Stop Asking for a Mentor When You Need a Coach (The "Library vs. Gym" Theory)
The Quick Answer:
Core Question: What is the actual difference between a Mentor and an Executive Coach, and which one do you need?
Direct Answer: A Mentor is a library; they provide free wisdom, advice, and answers based on their past experience ("Here is what I did"). A Coach is a gym; they provide paid structure, rigorous questioning, and accountability to build your future capacity ("Here is what you need to do").
Key Takeaways:
Mentorship is Passive: It relies on you asking the right questions. It is great for specific advice but poor for sustained behavior change.
Coaching is Active: It relies on the coach challenging your answers. It is designed to break patterns and force growth.
The "Skin in the Game" Rule: Free advice is easy to ignore. Paid coaching creates a psychological financial commitment that often forces you to take the work more seriously.
In my previous post, I told you that many people don't need a coach because they can get information for free.
But there is a flip side to that coin.
I also see dozens of leaders who are stuck in a rut, frustrated by their lack of progress, and constantly complaining that their "mentors" aren't helping them break through.
The problem isn't the mentor. The problem is that you are trying to use a map (mentorship) when you actually need a personal trainer (coaching).
If you are confusing these two roles, you are likely wasting your time—and theirs.
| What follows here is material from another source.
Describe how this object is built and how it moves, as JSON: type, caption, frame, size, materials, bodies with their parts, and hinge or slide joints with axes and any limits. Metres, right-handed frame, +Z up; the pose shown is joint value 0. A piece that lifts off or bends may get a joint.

Here is the brutally honest difference between the two, and how to know which one you actually need.
1. The Mentor is a Library (Retroactive Wisdom)
A mentor is someone who is further down the path than you. You buy them coffee, and they tell you stories about how they navigated a merger in 2015.
This is valuable, but it has limits.
They give you their answers. Their advice is biased by their specific context, which might not apply to your current reality.
It is "pull" based. You have to reach out. You have to ask the questions. If you disappear for three months, a mentor likely won't chase you.
It is comfortable. Mentorship is usually a friendly, supportive dynamic. It rarely involves uncomfortable friction.
You need a Mentor if: You just need to know "how the industry works" or need an introduction to a key contact.
2. The Coach is a Gym (Proactive Grit)
A coach doesn't care about their own past; they care about your future. They aren't there to give you the answer; they are there to force you to build the muscle to find it yourself.
They ask you the questions. A coach will catch you in a lie. They will call you out when you say you "didn't have time" to do the strategic work.
It is "push" based. If you don't show up, they are calling you. If you don't hit your goals, they are asking why.
It is uncomfortable. Real growth hurts. A coach provides the friction necessary to break old habits.
You need a Coach if: You know what to do, but you aren't doing it. You need behavior change, not just information.
3. The "Skin in the Game" Factor
Here is the uncomfortable truth about why coaching often works when mentorship fails: You pay for it.
When you get free advice from a mentor, it is easy to ignore. It cost you nothing, so discarding it costs you nothing.
When you are paying a premium for an executive coach, you show up differently. You prepare. You execute. The financial commitment acts as a psychological anchor that forces you to take your own development seriously.
Stop looking for a mentor to save you with "wisdom." If you are stuck, you don't need another coffee chat. You need to get in the gym.